··· Data excerpt
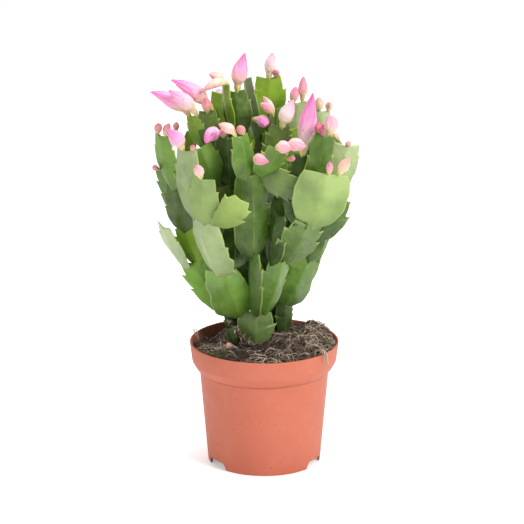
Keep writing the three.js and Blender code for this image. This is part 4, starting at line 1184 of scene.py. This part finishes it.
def pot_profile():
    """The wall's outline from the middle of the underside, up the outside and down the inside."""
    return rounded(
        [
            (0, 0),
            (BOSS_RADIUS, 0),
            (BOSS_RADIUS + FOOT_DRAFT, FLOOR_UNDERSIDE),
            (FOOT_RADIUS - WALL + FOOT_DRAFT, FLOOR_UNDERSIDE),
            (FOOT_RADIUS - WALL, 0),
            (FOOT_RADIUS, 0),
            (BODY_TOP_RADIUS, BODY_TOP),
            (SHOULDER_MIDDLE_RADIUS, SHOULDER_MIDDLE),
            (SHOULDER_TOP_RADIUS, SHOULDER_TOP),
            (RIM_RADIUS, POT_HEIGHT),
            (RIM_RADIUS - WALL, POT_HEIGHT),
            (SHOULDER_TOP_RADIUS - WALL, SHOULDER_TOP + INNER_TOP_RISE),
            (SHOULDER_MIDDLE_RADIUS - WALL, SHOULDER_MIDDLE + INNER_MIDDLE_RISE),
            (BODY_TOP_RADIUS - WALL, BODY_TOP + INNER_BODY_RISE),
            (inner_radius(FLOOR_TOP), FLOOR_TOP),
            (0, FLOOR_TOP),
        ],
        POT_ROUNDING,
    )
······
> **What is being asked**:
Write the entire listing out again, word for word.

> **Output of the task**:
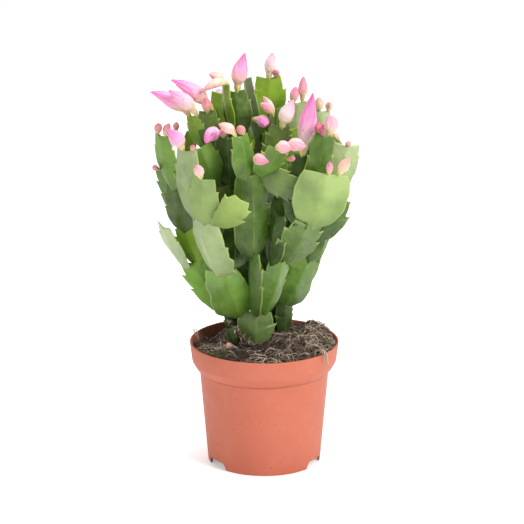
Keep writing the three.js and Blender code for this image. This is part 4, starting at line 1184 of scene.py. This part finishes it.
def pot_profile():
    """The wall's outline from the middle of the underside, up the outside and down the inside."""
    return rounded(
        [
            (0, 0),
            (BOSS_RADIUS, 0),
            (BOSS_RADIUS + FOOT_DRAFT, FLOOR_UNDERSIDE),
            (FOOT_RADIUS - WALL + FOOT_DRAFT, FLOOR_UNDERSIDE),
            (FOOT_RADIUS - WALL, 0),
            (FOOT_RADIUS, 0),
            (BODY_TOP_RADIUS, BODY_TOP),
            (SHOULDER_MIDDLE_RADIUS, SHOULDER_MIDDLE),
            (SHOULDER_TOP_RADIUS, SHOULDER_TOP),
            (RIM_RADIUS, POT_HEIGHT),
            (RIM_RADIUS - WALL, POT_HEIGHT),
            (SHOULDER_TOP_RADIUS - WALL, SHOULDER_TOP + INNER_TOP_RISE),
            (SHOULDER_MIDDLE_RADIUS - WALL, SHOULDER_MIDDLE + INNER_MIDDLE_RISE),
            (BODY_TOP_RADIUS - WALL, BODY_TOP + INNER_BODY_RISE),
            (inner_radius(FLOOR_TOP), FLOOR_TOP),
            (0, FLOOR_TOP),
        ],
        POT_ROUNDING,
    )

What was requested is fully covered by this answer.